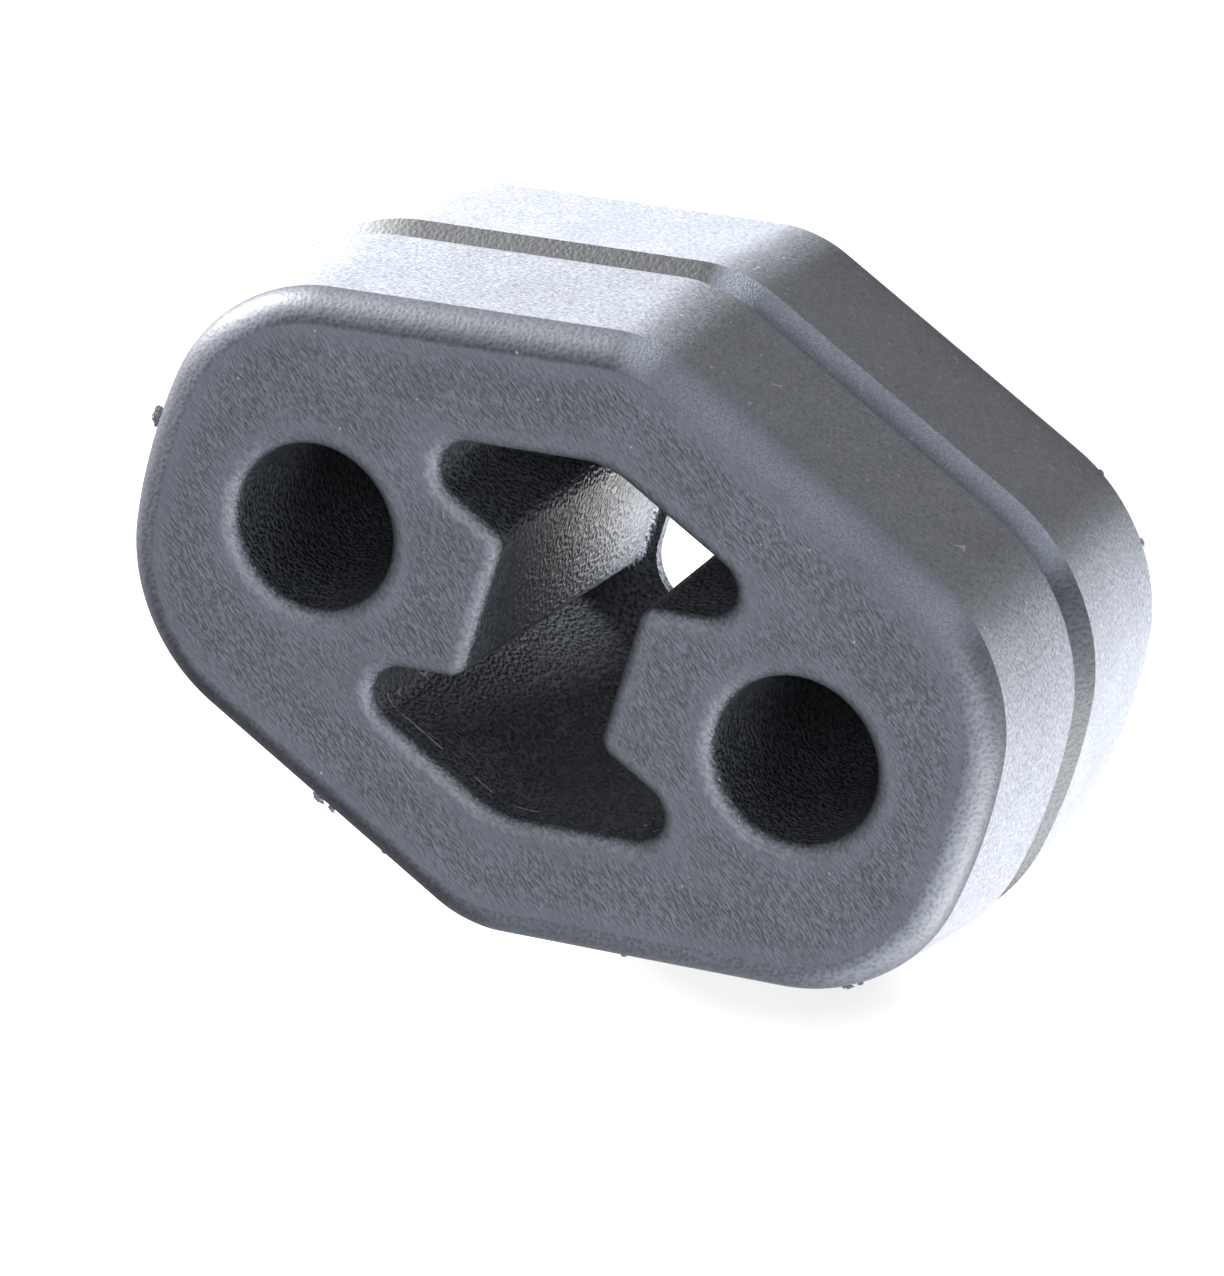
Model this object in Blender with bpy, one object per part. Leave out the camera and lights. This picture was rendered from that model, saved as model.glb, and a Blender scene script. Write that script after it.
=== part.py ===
"""Exhaust hanger rubber: one moulded block with two hanger bores and a stop window.

The block lies on its back face. X runs from bore to bore, Y across the block
and Z up to the grained front face. Every size is in metres.
"""

import math

import bmesh
import bpy
from mathutils import Vector

# Block: a long hexagon with soft corners, widest at the middle of its length
THICKNESS = 0.0273
HALF_LENGTH = 0.0312
HALF_WIDTH = 0.0223
EDGE_SLOPE = math.radians(16.7)
END_SLOPE = math.radians(7.0)
CREST_RADIUS = 0.0096
SHOULDER_RADIUS = 0.0134
END_RADIUS = 0.0400

# Outer wall: both halves taper away from the groove at the mould's parting
FRONT_DRAFT = math.radians(6.0)
BACK_DRAFT = math.radians(3.8)
FRONT_EDGE_RADIUS = 0.0021
BACK_EDGE_RADIUS = 0.0006

# Groove round the middle: soft lip in front, crisp edge behind
GROOVE_START = 0.0112
GROOVE_WIDTH = 0.0033
GROOVE_DEPTH = 0.0015
GROOVE_LIP_RADIUS = 0.0015
GROOVE_ROOT_RADIUS = 0.0004

# Bores for the two hanger pins
BORE_RADIUS = 0.0055
BORE_PITCH = 0.0350
BORE_MOUTH_RADIUS = 0.0011
BORE_BACK_RADIUS = 0.0007

# Window between the bores, with a stop block reaching in from each side
STOP_GAP = 0.0100
STOP_HEIGHT = 0.0102
STOP_FLARE = math.radians(16.7)
STOP_CORNER_RADIUS = 0.0013
WINDOW_HEIGHT = 0.0259
WINDOW_CREST_RADIUS = 0.0060
LOBE_RADIUS = 0.0020
WINDOW_MOUTH_RADIUS = 0.0010
WINDOW_DRAFT = math.radians(2.3)
STOP_DRAFT = math.radians(1.0)

# Thin web that closes the window at the back, with a slot through it
WEB_THICKNESS = 0.0008
WEB_FILLET_RADIUS = 0.0005
SLOT_WIDTH = 0.0073
SLOT_LENGTH = 0.0140

RUBBER_COLOUR = (0.045, 0.048, 0.054, 1.0)
RUBBER_ROUGHNESS = 0.62


def clear_scene():
    """Empty the scene of the objects that Blender starts with."""
    for obj in list(bpy.data.objects):
        bpy.data.objects.remove(obj, do_unlink=True)


def line_crossing(point_a, dir_a, point_b, dir_b):
    """Point where two lines in the plane cross."""
    cross = dir_a.x * dir_b.y - dir_a.y * dir_b.x
    gap = point_b - point_a
    along = (gap.x * dir_b.y - gap.y * dir_b.x) / cross
    return point_a + dir_a * along


def corner_arc(before, corner, after, radius, segments):
    """Points of the fillet that rounds one corner of a path."""
    into = (corner - before).normalized()
    out = (after - corner).normalized()
    turn = math.atan2(into.x * out.y - into.y * out.x, into.dot(out))
    if radius <= 0.0 or abs(turn) < 1e-6:
        return [corner.copy()]
    side = math.copysign(1.0, turn)
    start = corner - into * radius * math.tan(abs(turn) / 2.0)
    spoke = Vector((into.y, -into.x)) * side
    centre = start - spoke * radius
    points = []
    for step in range(segments + 1):
        angle = turn * step / segments
        ray = Vector((
            spoke.x * math.cos(angle) - spoke.y * math.sin(angle),
            spoke.x * math.sin(angle) + spoke.y * math.cos(angle),
        ))
        points.append(centre + ray * radius)
    return points


def fillet_reach(before, corner, after, radius):
    """Length that a fillet takes from each of the two runs it joins."""
    into = (corner - before).normalized()
    out = (after - corner).normalized()
    turn = math.atan2(abs(into.x * out.y - into.y * out.x), into.dot(out))
    return radius * math.tan(turn / 2.0)


def fitted_radii(points, radii):
    """Fillet radii, each limited by the runs that it shares with its neighbours."""
    count = len(points)
    reaches = []
    for index in range(count):
        reaches.append(fillet_reach(
            points[index - 1], points[index], points[(index + 1) % count], radii[index]))
    shares = [1.0] * count
    for index in range(count):
        after = (index + 1) % count
        run = (points[after] - points[index]).length
        share = min(1.0, run * 0.9999 / (reaches[index] + reaches[after]))
        shares[index] = min(shares[index], share)
        shares[after] = min(shares[after], share)
    return [radius * share for radius, share in zip(radii, shares)]


def rounded_outline(corners, grow):
    """Closed outline with filleted corners, pushed outwards by grow.

    Each corner is (point, radius, segments), in anticlockwise order. A fillet
    keeps its centre when the outline grows, so every offset has as many points.
    """
    points = [Vector(corner[0]) for corner in corners]
    radii = fitted_radii(points, [corner[1] for corner in corners])
    count = len(points)
    starts = []
    runs = []
    for index in range(count):
        run = (points[(index + 1) % count] - points[index]).normalized()
        starts.append(points[index] + Vector((run.y, -run.x)) * grow)
        runs.append(run)
    moved = []
    for index in range(count):
        last = index - 1
        moved.append(line_crossing(starts[last], runs[last], starts[index], runs[index]))
    outline = []
    for index, corner in enumerate(corners):
        last = runs[index - 1]
        here = runs[index]
        convex = last.x * here.y - last.y * here.x > 0.0
        fillet = radii[index] + grow if convex else radii[index] - grow
        outline += corner_arc(
            moved[index - 1], moved[index], moved[(index + 1) % count],
            max(fillet, 0.00002), corner[2])
    return outline


def four_way(quarter):
    """Mirror the corners of one quarter, given from the +X to the +Y axis."""
    right_top = list(quarter)
    left_top = [((-p[0], p[1]), r, s) for p, r, s in reversed(quarter) if p[0] > 0.0]
    upper = right_top + left_top
    lower = [((p[0], -p[1]), r, s) for p, r, s in reversed(upper) if p[1] > 0.0]
    return upper + lower


def block_corners():
    """Corners of the block's outline at the parting line."""
    crest = HALF_WIDTH + CREST_RADIUS * (1.0 / math.cos(EDGE_SLOPE) - 1.0)
    end = HALF_LENGTH + END_RADIUS * (1.0 / math.cos(END_SLOPE) - 1.0)
    shoulder = line_crossing(
        Vector((0.0, crest)), Vector((math.cos(EDGE_SLOPE), -math.sin(EDGE_SLOPE))),
        Vector((end, 0.0)), Vector((-math.sin(END_SLOPE), math.cos(END_SLOPE))))
    return four_way([
        ((end, 0.0), END_RADIUS, 4),
        (tuple(shoulder), SHOULDER_RADIUS, 10),
        ((0.0, crest), CREST_RADIUS, 8),
    ])


def window_corners(depth):
    """Corners of the window at a depth below the front face.

    The upper and lower edges run parallel to the block's own edges. Each lobe
    lies between such an edge and the flank of a stop block.
    """
    narrow = depth * math.tan(WINDOW_DRAFT)
    crest = WINDOW_HEIGHT / 2.0 - narrow / math.cos(EDGE_SLOPE)
    half_gap = STOP_GAP / 2.0 - depth * math.tan(STOP_DRAFT)
    stop_top = STOP_HEIGHT / 2.0 + narrow / math.cos(STOP_FLARE)
    stop_top -= (STOP_GAP / 2.0 - half_gap) * math.tan(STOP_FLARE)
    lobe = line_crossing(
        Vector((0.0, crest)), Vector((math.cos(EDGE_SLOPE), -math.sin(EDGE_SLOPE))),
        Vector((half_gap, stop_top)), Vector((math.cos(STOP_FLARE), math.sin(STOP_FLARE))))
    return four_way([
        ((half_gap, stop_top), STOP_CORNER_RADIUS + narrow, 4),
        (tuple(lobe), max(LOBE_RADIUS - narrow, 0.0003), 8),
        ((0.0, crest), max(WINDOW_CREST_RADIUS - narrow, 0.0003), 6),
    ])


def slot_corners():
    """Corners of the slot in the web: a rectangle with fully round ends."""
    half = SLOT_WIDTH / 2.0
    end = SLOT_LENGTH / 2.0
    return four_way([((half, end), half * 0.999, 8)])


def bore_corners(side):
    """Square round one bore whose fillets meet in a circle."""
    reach = BORE_RADIUS
    middle = side * BORE_PITCH / 2.0
    square = [(reach, reach), (-reach, reach), (-reach, -reach), (reach, -reach)]
    return [((middle + x, y), BORE_RADIUS * 0.9999, 9) for x, y in square]


def rounded_profile(path):
    """Open wall profile of (outset, height) points with filleted corners."""
    points = [Vector(stop[0]) for stop in path]
    profile = [points[0]]
    for index in range(1, len(path) - 1):
        _, radius, segments = path[index]
        profile += corner_arc(
            points[index - 1], points[index], points[index + 1], radius, segments)
    profile.append(points[-1])
    return profile


def block_profile():
    """Outer wall, from the front face down over the groove to the back face."""
    lip = THICKNESS - GROOVE_START
    edge = lip - GROOVE_WIDTH
    front_inset = GROOVE_START * math.tan(FRONT_DRAFT)
    back_inset = edge * math.tan(BACK_DRAFT)
    root = edge + GROOVE_WIDTH * 0.45
    front_round = FRONT_EDGE_RADIUS * math.tan(math.pi / 4.0 - FRONT_DRAFT / 2.0)
    back_round = BACK_EDGE_RADIUS * math.tan(math.pi / 4.0 - BACK_DRAFT / 2.0)
    profile = rounded_profile([
        ((-front_inset - front_round * 1.5, THICKNESS), 0.0, 0),
        ((-front_inset, THICKNESS), FRONT_EDGE_RADIUS, 6),
        ((0.0, lip), GROOVE_LIP_RADIUS, 5),
        ((-GROOVE_DEPTH, root), GROOVE_ROOT_RADIUS, 3),
        ((0.0, edge), 0.0, 0),
        ((-back_inset, 0.0), BACK_EDGE_RADIUS, 3),
        ((-back_inset - back_round * 1.5, 0.0), 0.0, 0),
    ])
    return profile[1:-1]


def mouth_profile(height, radius, direction, segments):
    """Quarter round where a wall opens onto a face, from the face inwards."""
    points = []
    for step in range(segments + 1):
        angle = math.pi / 2.0 * step / segments
        outset = radius * (1.0 - math.sin(angle))
        fall = radius * (1.0 - math.cos(angle))
        points.append(Vector((outset, height - direction * fall)))
    return points


def add_ring(mesh, outline, height):
    """Closed loop of vertices and edges at one height."""
    loop = [mesh.verts.new((point.x, point.y, height)) for point in outline]
    for index, vertex in enumerate(loop):
        mesh.edges.new((vertex, loop[(index + 1) % len(loop)]))
    return loop


def skin(mesh, rings):
    """Loft quads between neighbouring rings."""
    for upper, lower in zip(rings, rings[1:]):
        count = len(upper)
        for index in range(count):
            after = (index + 1) % count
            mesh.faces.new((upper[index], upper[after], lower[after], lower[index]))


def fill_face(mesh, loops):
    """Fill the flat face between an outer loop and the openings inside it."""
    edges = []
    for loop in loops:
        for index, vertex in enumerate(loop):
            edges.append(mesh.edges.get((vertex, loop[(index + 1) % len(loop)])))
    bmesh.ops.triangle_fill(mesh, use_beauty=True, use_dissolve=False, edges=edges)


def loft_wall(mesh, corners_at, profile):
    """Wall that follows a profile round an outline, ring by ring."""
    rings = []
    for station in profile:
        corners = corners_at(station.y)
        rings.append(add_ring(mesh, rounded_outline(corners, station.x), station.y))
    skin(mesh, rings)
    return rings


def build_block(mesh):
    """Outer wall of the block."""
    corners = block_corners()
    return loft_wall(mesh, lambda height: corners, block_profile())


def build_bore(mesh, side):
    """Straight bore, rounded at both mouths."""
    corners = bore_corners(side)
    front = mouth_profile(THICKNESS, BORE_MOUTH_RADIUS, 1.0, 5)
    back = mouth_profile(0.0, BORE_BACK_RADIUS, -1.0, 3)
    return loft_wall(mesh, lambda height: corners, front + back[::-1])


def build_window(mesh):
    """Window wall from its rounded mouth down to the web, and the web's slot."""
    front = mouth_profile(THICKNESS, WINDOW_MOUTH_RADIUS, 1.0, 5)
    foot = []
    for step in range(4):
        angle = math.pi / 2.0 * step / 3
        foot.append(Vector((
            -WEB_FILLET_RADIUS * (1.0 - math.cos(angle)),
            WEB_THICKNESS + WEB_FILLET_RADIUS * (1.0 - math.sin(angle)),
        )))
    wall = loft_wall(
        mesh, lambda height: window_corners(THICKNESS - height), front + foot)
    slot = slot_corners()
    level = [Vector((0.0, WEB_THICKNESS)), Vector((0.0, 0.0))]
    throat = loft_wall(mesh, lambda height: slot, level)
    fill_face(mesh, [wall[-1], throat[0]])
    return wall, throat


def rubber_material():
    """Plain black rubber."""
    material = bpy.data.materials.new("moulded_rubber")
    material.use_nodes = True
    shader = material.node_tree.nodes["Principled BSDF"]
    shader.inputs["Base Color"].default_value = RUBBER_COLOUR
    shader.inputs["Roughness"].default_value = RUBBER_ROUGHNESS
    shader.inputs["Metallic"].default_value = 0.0
    return material


def main():
    """Model the hanger rubber."""
    clear_scene()
    collection = bpy.data.collections.new("exhaust_hanger_rubber")
    bpy.context.scene.collection.children.link(collection)

    mesh = bmesh.new()
    outer = build_block(mesh)
    left = build_bore(mesh, -1.0)
    right = build_bore(mesh, 1.0)
    wall, throat = build_window(mesh)
    fill_face(mesh, [outer[0], left[0], right[0], wall[0]])
    fill_face(mesh, [outer[-1], left[-1], right[-1], throat[-1]])
    bmesh.ops.recalc_face_normals(mesh, faces=mesh.faces)

    data = bpy.data.meshes.new("hanger_body")
    mesh.to_mesh(data)
    mesh.free()
    data.shade_smooth()
    data.set_sharp_from_angle(angle=math.radians(30.0))
    data.materials.append(rubber_material())
    body = bpy.data.objects.new("hanger_body", data)
    collection.objects.link(body)


main()
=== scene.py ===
import math

import bmesh
import bpy
from mathutils import Matrix, Vector
from mathutils.kdtree import KDTree


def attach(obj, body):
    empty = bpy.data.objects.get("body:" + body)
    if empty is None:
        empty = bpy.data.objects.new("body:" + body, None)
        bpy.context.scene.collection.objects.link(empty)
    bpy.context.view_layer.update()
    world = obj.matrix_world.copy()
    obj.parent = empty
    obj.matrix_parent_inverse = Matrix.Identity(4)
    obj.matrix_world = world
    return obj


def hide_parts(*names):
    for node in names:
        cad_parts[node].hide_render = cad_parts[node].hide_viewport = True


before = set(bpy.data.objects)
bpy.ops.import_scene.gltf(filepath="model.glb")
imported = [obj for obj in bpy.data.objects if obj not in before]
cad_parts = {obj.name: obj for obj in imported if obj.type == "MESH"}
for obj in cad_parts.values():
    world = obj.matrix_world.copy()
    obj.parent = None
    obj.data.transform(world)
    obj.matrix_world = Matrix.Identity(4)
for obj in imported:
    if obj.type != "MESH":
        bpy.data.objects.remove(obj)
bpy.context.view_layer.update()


# Hanger body, outer shape
# One block of black rubber, compression moulded in two halves. The wall tapers
# away on both sides of a groove that runs round the middle at the parting.
block_top = 0.0273
crest_y = 0.022723
end_x = 0.031500
shoulder = (0.029808, 0.013780)
groove_top = 0.0161
groove_foot = 0.0128
groove_root = 0.014285
groove_depth = 0.0015
lip_turn = 45.6
root_turn = 84.9
foot_turn = 48.5
side_slope = 16.7
end_slope = 7.0
front_draft = 6.0
back_draft = 3.8
crest_radius = 0.0096
end_radius = 0.0400
shoulder_radius = 0.0134
lip_radius = 0.0015
root_radius = 0.0004
foot_radius = 0.00007
front_radius = 0.0021
back_radius = 0.0006


def deselect_everything():
    """Leave edit mode and let go of every object."""
    if bpy.context.object and bpy.context.object.mode != "OBJECT":
        bpy.ops.object.mode_set(mode="OBJECT")
    bpy.ops.object.select_all(action="DESELECT")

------

**EXERCISE DIRECTIONS**
Your task is to transcribe only the lines from the line containing "mesh = bmesh.new()" through the line containing "cad_parts[node].hide_render = cad_parts[node].hide_viewport", word for word.

**COMPLETED TASK**
    mesh = bmesh.new()
    outer = build_block(mesh)
    left = build_bore(mesh, -1.0)
    right = build_bore(mesh, 1.0)
    wall, throat = build_window(mesh)
    fill_face(mesh, [outer[0], left[0], right[0], wall[0]])
    fill_face(mesh, [outer[-1], left[-1], right[-1], throat[-1]])
    bmesh.ops.recalc_face_normals(mesh, faces=mesh.faces)

    data = bpy.data.meshes.new("hanger_body")
    mesh.to_mesh(data)
    mesh.free()
    data.shade_smooth()
    data.set_sharp_from_angle(angle=math.radians(30.0))
    data.materials.append(rubber_material())
    body = bpy.data.objects.new("hanger_body", data)
    collection.objects.link(body)


main()
=== scene.py ===
import math

import bmesh
import bpy
from mathutils import Matrix, Vector
from mathutils.kdtree import KDTree


def attach(obj, body):
    empty = bpy.data.objects.get("body:" + body)
    if empty is None:
        empty = bpy.data.objects.new("body:" + body, None)
        bpy.context.scene.collection.objects.link(empty)
    bpy.context.view_layer.update()
    world = obj.matrix_world.copy()
    obj.parent = empty
    obj.matrix_parent_inverse = Matrix.Identity(4)
    obj.matrix_world = world
    return obj


def hide_parts(*names):
    for node in names:
        cad_parts[node].hide_render = cad_parts[node].hide_viewport = True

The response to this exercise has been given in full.